▶ _Given problem_
Quote only the part that opens with the line containing "grip, RUBBER, parent, upright, SMALL_SIDES)" and closes with the line containing "for body, members". Keep both of those lines.
══ Data excerpt ══
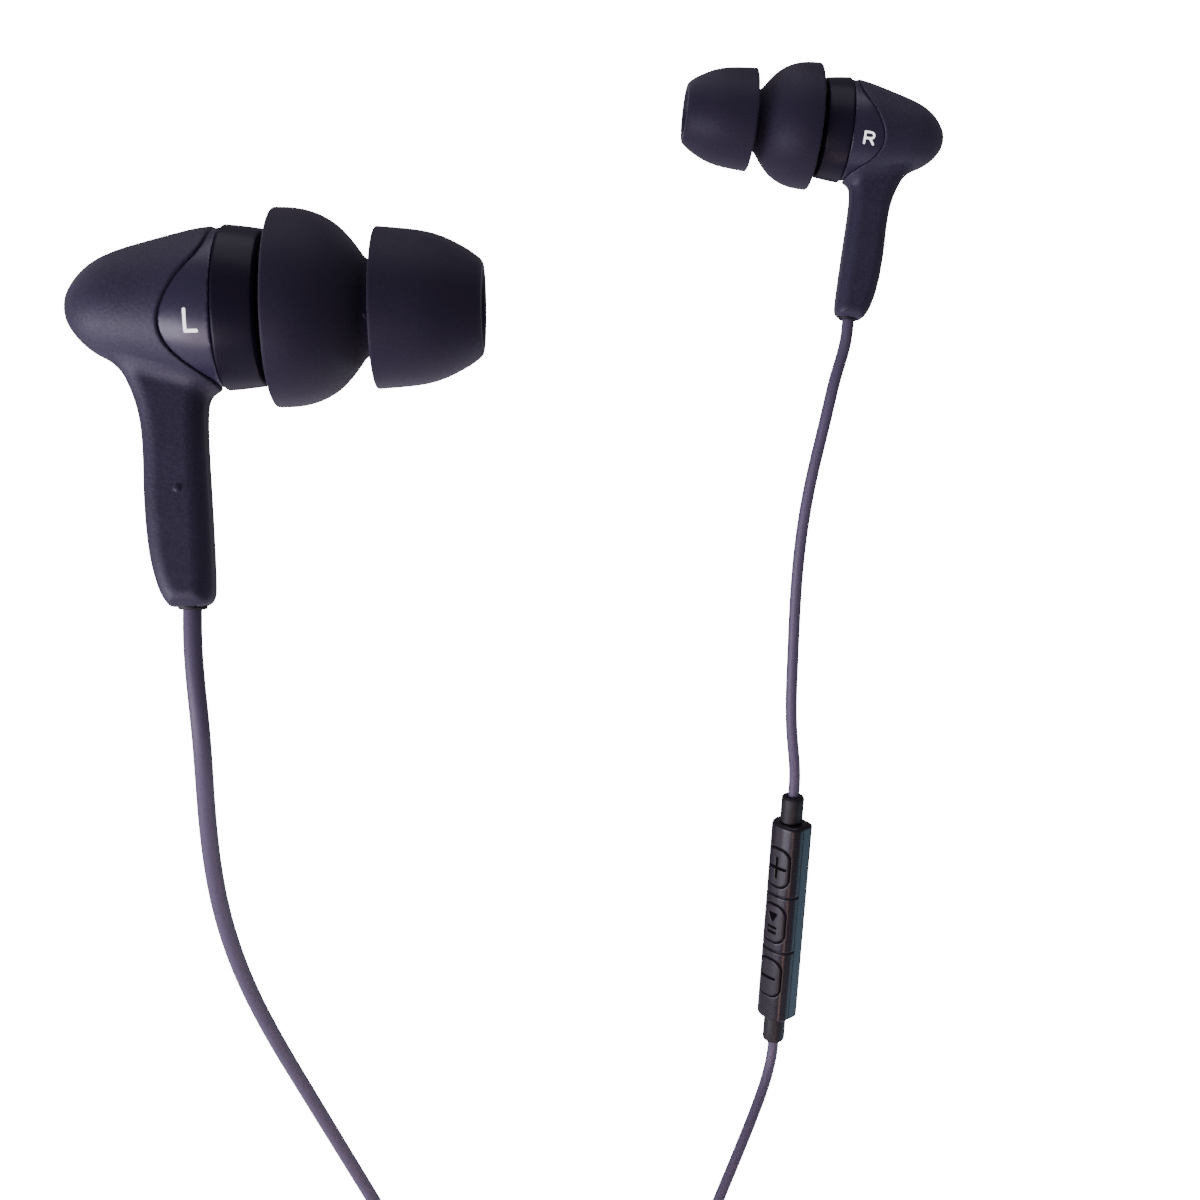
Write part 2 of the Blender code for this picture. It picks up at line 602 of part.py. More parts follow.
def plug():
    """A straight four-contact 3.5 mm plug on a short tail of the main cord, hanging from the hank."""
    x, y, z = tail_top()
    bottom = z - PLUG_DROP
    cord("cord_main_tail", [(x, y, z), (x, y, bottom)], MAIN_DIAMETER)
    parent = frame_empty("plug", Matrix.Translation(Vector((x, y, bottom - FACE_GAP)) * MM))
    bore = MAIN_DIAMETER / 2 + 0.05
    relief = [(0, 1.3), (-9.0, 2.0), (-9.0, bore), (0, bore)]
    grip = [(-9.1, 2.1), (-9.7, 2.6), (-14, 2.75), (-22.6, 2.75), (-23, 2.5), (-23, 1.35), (-9.1, 1.35)]
    sleeve_contact = [(-18, 1.3), (-23.05, 1.3), (-23.05, 1.75), (-27.3, 1.75), (-27.3, 1.15), (-18, 1.15)]
    mic_ring = [(-27.7, 1.75), (-30.3, 1.75), (-30.3, 1.15), (-27.7, 1.15)]
    right_ring = [(-30.7, 1.75), (-33.0, 1.75), (-33.0, 1.15), (-30.7, 1.15)]
    insulator = [(-19.0, 1.1)]
    for gap in (-27.5, -30.5, -33.2):
        insulator += [(gap + 0.17, 1.1), (gap + 0.17, 1.72), (gap - 0.17, 1.72), (gap - 0.17, 1.1)]
    insulator = insulator[:-1] + [(-33.37, 0.62), (-19.0, 0.62)]
    tip = [(-18.5, 0.0), (-18.5, 0.57), (-33.4, 0.57), (-33.4, 1.7), (-33.7, 1.7), (-34.3, 1.2)]
    tip += [(-35.1, 1.65), (-35.5, 1.65), (-37.0, 0.5), (-37.0, 0.0)]
    upright = Matrix.Identity(4)
    turned("plug_strain_relief", relief, RUBBER, parent, upright, SMALL_SIDES)
    turned("plug_grip", grip, RUBBER, parent, upright, SMALL_SIDES)
    turned("plug_sleeve_contact", sleeve_contact, STEEL, parent, upright, SMALL_SIDES)
    turned("plug_microphone_ring", mic_ring, STEEL, parent, upright, SMALL_SIDES)
    turned("plug_right_ring", right_ring, STEEL, parent, upright, SMALL_SIDES)
    turned("plug_insulator", insulator, INSULATOR, parent, upright, SMALL_SIDES)
    turned("plug_tip_contact", tip, STEEL, parent, upright, SMALL_SIDES, False)


def main():
    for side in EARPIECES:
        earpiece(side)
    remote()
    free_cords()
    hank()
    plug()
    shade_all_parts()


main()
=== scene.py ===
"""Wired earphones: the visible pieces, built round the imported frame.

Lengths and places are in mm; mesh_object and cord_piece turn them into metres.
"""

import json
import math

import bpy
import numpy as np
from mathutils import Matrix, Vector

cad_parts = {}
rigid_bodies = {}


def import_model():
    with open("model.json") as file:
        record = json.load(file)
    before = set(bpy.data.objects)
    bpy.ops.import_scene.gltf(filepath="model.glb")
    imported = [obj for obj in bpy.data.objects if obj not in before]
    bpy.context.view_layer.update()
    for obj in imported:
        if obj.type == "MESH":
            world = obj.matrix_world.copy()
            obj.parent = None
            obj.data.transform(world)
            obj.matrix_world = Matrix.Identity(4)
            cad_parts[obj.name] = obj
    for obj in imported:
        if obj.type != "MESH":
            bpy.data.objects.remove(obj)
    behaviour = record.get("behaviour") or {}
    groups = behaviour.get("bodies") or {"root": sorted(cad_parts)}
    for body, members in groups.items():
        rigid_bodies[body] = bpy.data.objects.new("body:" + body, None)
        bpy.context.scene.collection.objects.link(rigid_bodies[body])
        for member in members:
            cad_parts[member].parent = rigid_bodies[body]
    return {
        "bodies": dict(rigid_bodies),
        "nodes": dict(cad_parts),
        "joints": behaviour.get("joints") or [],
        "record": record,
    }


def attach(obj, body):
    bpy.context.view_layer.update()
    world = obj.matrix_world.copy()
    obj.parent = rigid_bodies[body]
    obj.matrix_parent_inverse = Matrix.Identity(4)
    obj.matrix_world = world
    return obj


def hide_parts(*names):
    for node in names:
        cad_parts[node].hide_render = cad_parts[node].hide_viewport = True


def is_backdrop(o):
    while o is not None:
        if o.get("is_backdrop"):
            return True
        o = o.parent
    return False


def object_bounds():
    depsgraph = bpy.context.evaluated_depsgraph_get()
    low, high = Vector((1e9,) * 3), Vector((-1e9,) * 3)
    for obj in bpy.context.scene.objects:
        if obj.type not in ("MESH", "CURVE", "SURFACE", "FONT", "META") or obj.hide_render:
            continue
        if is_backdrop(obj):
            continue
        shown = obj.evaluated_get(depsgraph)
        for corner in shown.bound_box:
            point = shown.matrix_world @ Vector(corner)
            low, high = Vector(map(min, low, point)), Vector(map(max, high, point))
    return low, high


MM = 0.001
SIDES = 144  # of a turned piece
CELL = 0.16  # of a sculpted piece's grid
SOFT = 9.0  # a rounding that blends a run of corners into one curve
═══
▶ _Right answer_
    turned("plug_grip", grip, RUBBER, parent, upright, SMALL_SIDES)
    turned("plug_sleeve_contact", sleeve_contact, STEEL, parent, upright, SMALL_SIDES)
    turned("plug_microphone_ring", mic_ring, STEEL, parent, upright, SMALL_SIDES)
    turned("plug_right_ring", right_ring, STEEL, parent, upright, SMALL_SIDES)
    turned("plug_insulator", insulator, INSULATOR, parent, upright, SMALL_SIDES)
    turned("plug_tip_contact", tip, STEEL, parent, upright, SMALL_SIDES, False)


def main():
    for side in EARPIECES:
        earpiece(side)
    remote()
    free_cords()
    hank()
    plug()
    shade_all_parts()


main()
=== scene.py ===
"""Wired earphones: the visible pieces, built round the imported frame.

Lengths and places are in mm; mesh_object and cord_piece turn them into metres.
"""

import json
import math

import bpy
import numpy as np
from mathutils import Matrix, Vector

cad_parts = {}
rigid_bodies = {}


def import_model():
    with open("model.json") as file:
        record = json.load(file)
    before = set(bpy.data.objects)
    bpy.ops.import_scene.gltf(filepath="model.glb")
    imported = [obj for obj in bpy.data.objects if obj not in before]
    bpy.context.view_layer.update()
    for obj in imported:
        if obj.type == "MESH":
            world = obj.matrix_world.copy()
            obj.parent = None
            obj.data.transform(world)
            obj.matrix_world = Matrix.Identity(4)
            cad_parts[obj.name] = obj
    for obj in imported:
        if obj.type != "MESH":
            bpy.data.objects.remove(obj)
    behaviour = record.get("behaviour") or {}
    groups = behaviour.get("bodies") or {"root": sorted(cad_parts)}
    for body, members in groups.items():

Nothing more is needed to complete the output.